Annie Sugier : J’estime qu’elle ne respecte pas du tout le principe de neutralité dans le sport, selon lequel les athlètes laissent leurs convictions politiques et religieuses aux vestiaires ! Cette mesure est contraire à la règle 4 de la Fifa et à l’article 50 de la Charte olympique, qui indique qu’ "aucune sorte de démonstration ou de propagande politique, religieuse ou raciale n’est autorisée dans un lieu, site ou autre emplacement olympique".
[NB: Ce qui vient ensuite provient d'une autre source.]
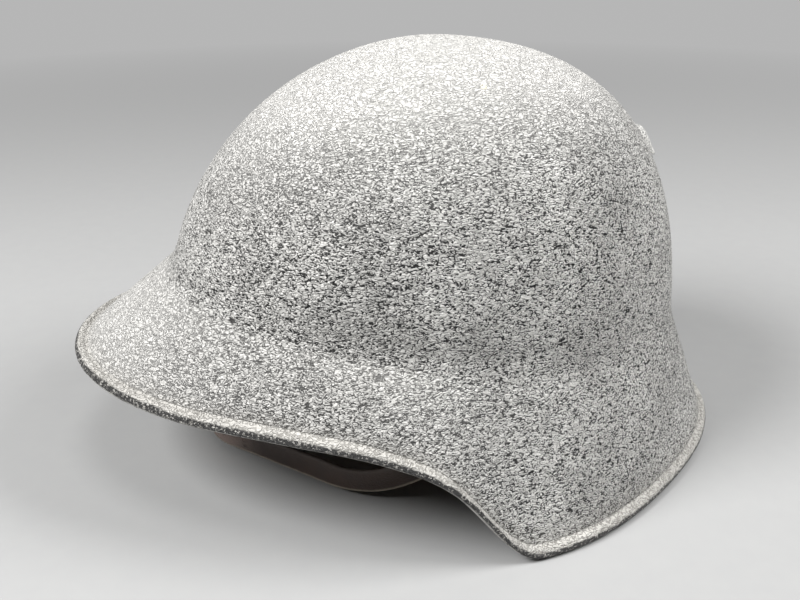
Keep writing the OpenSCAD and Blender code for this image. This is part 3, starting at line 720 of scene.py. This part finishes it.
TONGUE_COUNT = 9
TONGUE_HALF = math.radians(180 / TONGUE_COUNT - 2)
TONGUE_STRAIGHT = BAND_Z + BAND_H
TONGUE_FOOT = TONGUE_STRAIGHT - 9
TONGUE_STEM = 0.15


def tongue_curve(p, u, inset):
    """Points of a tongue in plan direction p, at the share u of its length, inset from its outer face."""
    _, _, reach = oval_spot(p, -SOFT_GAP - inset)
    high = TONGUE_TOP - inset
    mid = math.pi / 2 * np.clip((u - TONGUE_STEM) / (1 - TONGUE_STEM), 0, None)
    r = CROWN_HOLE_R + (reach - CROWN_HOLE_R) * np.cos(mid) ** 0.9
    z = np.where(u < TONGUE_STEM, TONGUE_FOOT + (TONGUE_STRAIGHT - TONGUE_FOOT) * u / TONGUE_STEM,
                 TONGUE_STRAIGHT + (high - TONGUE_STRAIGHT) * np.clip(np.sin(mid), 0, 1) ** 0.95)
    return np.stack([r * np.sin(p), HEAD_Y - r * np.cos(p), z], -1)


def tongue_spread(u):
    """Half the tongue's angle: full below, and closing in a round tip."""
    tip = np.clip((u - 0.84) / 0.13, 0, 1)
    return TONGUE_HALF * np.sqrt(np.clip(1 - 0.86 * tip ** 2.4, 0.02, 1))


def tongue_middle(k):
    return (k - 0.5) * 2 * math.pi / TONGUE_COUNT


def make_tongue(k):
    columns, rows = 19, 56
    wave = random.Random(40 + k)
    phase = [wave.uniform(0, 6.3) for _ in range(4)]
    u = 0.97 * np.linspace(0, 1, rows)[None, :]
    side = np.linspace(-1, 1, columns)[:, None]
    p = tongue_middle(k) + tongue_spread(u) * side + 0 * u
    outer = tongue_curve(p, u + 0 * side, 0.0)
    inner = tongue_curve(p, u + 0 * side, TONGUE_T)
    across = unit(np.gradient(outer, axis=0))
    along = unit(np.gradient(outer, axis=1))
    inward = facing(np.cross(across, along), inner - outer)
    free = np.clip((u - TONGUE_STEM) / 0.3, 0, 1) * np.clip((0.9 - u) / 0.2, 0.25, 1)
    # The free middle of a tongue sags inward and cups a little across its width
    dip = free * (0.5 * np.sin(5 * u + phase[0]) + 0.35 * np.sin(11 * u + phase[1]) + 0.9 * side ** 2 - 0.3
                  + 0.3 * side * np.sin(6 * u + phase[2]))
    dip = np.clip(dip, 0, None)
    edge_round = 0.42 * TONGUE_T * np.clip((np.abs(side) - 0.93) / 0.07, 0, 1) ** 2
    outer = outer + (dip + edge_round)[..., None] * inward
    inner = outer + (TONGUE_T - 2 * edge_round)[..., None] * inward
    obj = slab(f"leather_tongue_{k}", outer, inner)
    rim = np.maximum(np.clip((np.abs(side) - 0.88) / 0.12, 0, 1), np.clip((u - 0.94) / 0.03, 0, 1)) + 0 * u
    put_attribute(obj, "edge", np.tile(rim.reshape(-1), 2))
    return obj


def tongue_stitches():
    spots = []
    for k in range(1, TONGUE_COUNT + 1):
        for a in np.linspace(-0.84, 0.84, 13):
            p = np.array([tongue_middle(k) + a * TONGUE_HALF])
            for u in (0.035, 0.08):
                at = tongue_curve(p, np.array([u]), TONGUE_T)[0]
                spots.append(inner_stitch(at, oval_spot(p, 0.0)[1][0]))
    return stitches("tongue_stitches", spots)


# Leather strips swept along a route
def strip_section(columns):
    """Offsets (across, outward) of a strip's section of width 1 and half thickness 1, with rounded edges."""
    a = np.linspace(-1, 1, columns)
    thick = (1 - np.abs(a) ** 9) ** 0.5
    top = np.stack([a / 2, thick], 1)
    low = np.stack([a[::-1] / 2, -thick[::-1]], 1)[1:-1]
    return np.concatenate([top, low])


def resample(path, step):
    """Points at an even step along a polyline in the first three columns, and the length up to each."""
    steps = np.linalg.norm(np.diff(path[:, :3], axis=0), axis=1)
    s = np.concatenate([[0], np.cumsum(steps)])
    keep = np.concatenate([[True], steps > 1e-6])
    at = np.linspace(0, s[-1], max(3, int(s[-1] / step)))
    return np.stack([np.interp(at, s[keep], path[keep, k]) for k in range(path.shape[1])], 1), at


def smooth_path(path):
    """Corners cut twice, with the two ends kept."""
    for _ in range(2):
        pairs = np.stack([0.75 * path[:-1] + 0.25 * path[1:], 0.25 * path[:-1] + 0.75 * path[1:]], 1)
        path = np.concatenate([path[:1], pairs.reshape(-1, path.shape[1])[1:-1], path[-1:]])
    return path


def sweep(name, path, width_dir, out_dir, width, half, close=False, columns=13):
    """Leather strip along a path, where its width may change, with the attributes that its leather reads."""
    n = len(path)
    width = np.broadcast_to(width, n)
    ring = strip_section(columns)
    tangent = unit(np.gradient(path, axis=0))
    out = unit(out_dir - (out_dir * tangent).sum(-1, keepdims=True) * tangent)
    w = facing(np.cross(tangent, out), width_dir)
    section = ring[None, :, :1] * width[:, None, None] * w[:, None, :]
    section = section + ring[None, :, 1:] * half * out[:, None, :]
    obj = tube(name, path, section, closed=close)
    put_attribute(obj, "edge", np.tile(np.clip((np.abs(2 * ring[:, 0]) - 0.80) / 0.2, 0, 1), n))
    put_attribute(obj, "across", np.tile(2 * ring[:, 0], n))
    # Paler round the nose of the loop
    nose = np.hypot(path[:, 0], path[:, 1] + LOOP_FRONT)
    put_attribute(obj, "pale_nose", np.repeat(np.exp(-(nose / 32) ** 4), len(ring)))
    return obj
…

Il faut savoir que la Fifa avait jusqu’à présent résisté aux pressions du monde arabe. Je suis révoltée du fait que l'instance contourne les règlements en arguant que le voile est "un signe culturel et non religieux". Cela implique que les Jeux olympiques ne sont plus synonymes de trêve olympique.
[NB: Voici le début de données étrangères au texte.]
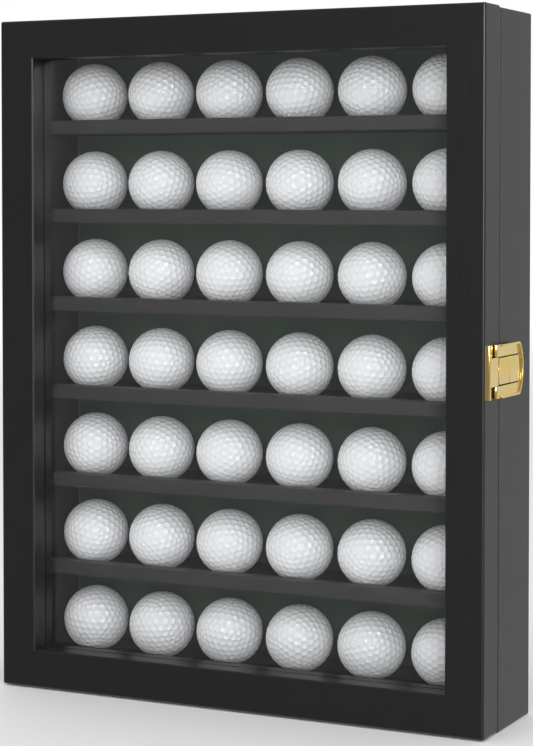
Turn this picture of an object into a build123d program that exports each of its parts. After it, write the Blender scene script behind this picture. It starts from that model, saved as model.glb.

F24 : Est-ce que cette décision peut servir la cause des femmes en se basant sur le principe que "mieux vaut une femme voilée que pas de femmes du tout" aux Jeux olympiques ?

A. S. : Je reste persuadée que ni le sport ni les femmes n’ont quelque chose à y gagner. On est en train de tuer le travail des pionnières musulmanes comme Nawal El-Moutawakel, première femme musulmane à avoir remporté une médaille d'or aux Jeux olympiques de Los Angeles [400 mètres haies, en 1984]. Je pense aussi à Hassiba Boulmerka, la première Algérienne qui a offert une médaille d'or olympique à son pays à Barcelone [1 500 mètres, en 1992]. Il faut savoir que beaucoup de jeunes athlètes qui leur ont succédé respectent le règlement du CIO [Comité international olympique] malgré les menaces des intégristes. Menacée de mort pour avoir couru en short, Hassiba Boulmerka avait dû partir s’entraîner à Cuba. Accepter cette loi, c’est oublier le combat de chacune d’entre elles…

F24 : Que pensez-vous de la position du CIO ?

A.S. : Le CIO a toujours été hypocrite sur ce sujet. Dès 1996, une athlète iranienne, porte-drapeau de son pays, arborait pour la première fois un voile dans un stade olympique. Le comité n’avait rien dit… Aux Jeux Olympiques de Pékin en 2008, quatorze délégations comptaient des athlètes voilées dans leurs rangs.

Par le passé, le CIO a pourtant sanctionné le non-respect des principes de la Charte olympique : l’Afrique du Sud a été exclue pour cause d’apartheid racial. Lors des JO de Mexico en 1968, les athlètes noirs américains, Tommie Smith et Johan Carlos ont été exclus à vie pour avoir manifesté leur soutien au mouvement des Blacks Panthers. Enfin, le président du CIO Jacques Rogge s’est permis d’interdire aux athlètes français de porter un badge en signe de protestation contre les violations des droits de l'Homme en Chine sur lequel était inscrit un message pourtant extrait de la Charte du CIO.

Le problème c’est que le silence du CIO, qui est censé défendre l’universalité du sport, apparaît comme un soutien au monde de la ségrégation. Ces athlètes voilées ne sont que des esclaves à travers le symbole ! J’espère que certaines auront le courage de refuser de le porter prétextant que c’est contraire aux valeurs olympiques.

Le CIO a trahi le serment olympique ! C’est pourquoi une délégation du collectif "Londres 2012 : Justice pour les femmes" se rendra à Londres le 25 juillet pour enterrer symboliquement la Charte olympique.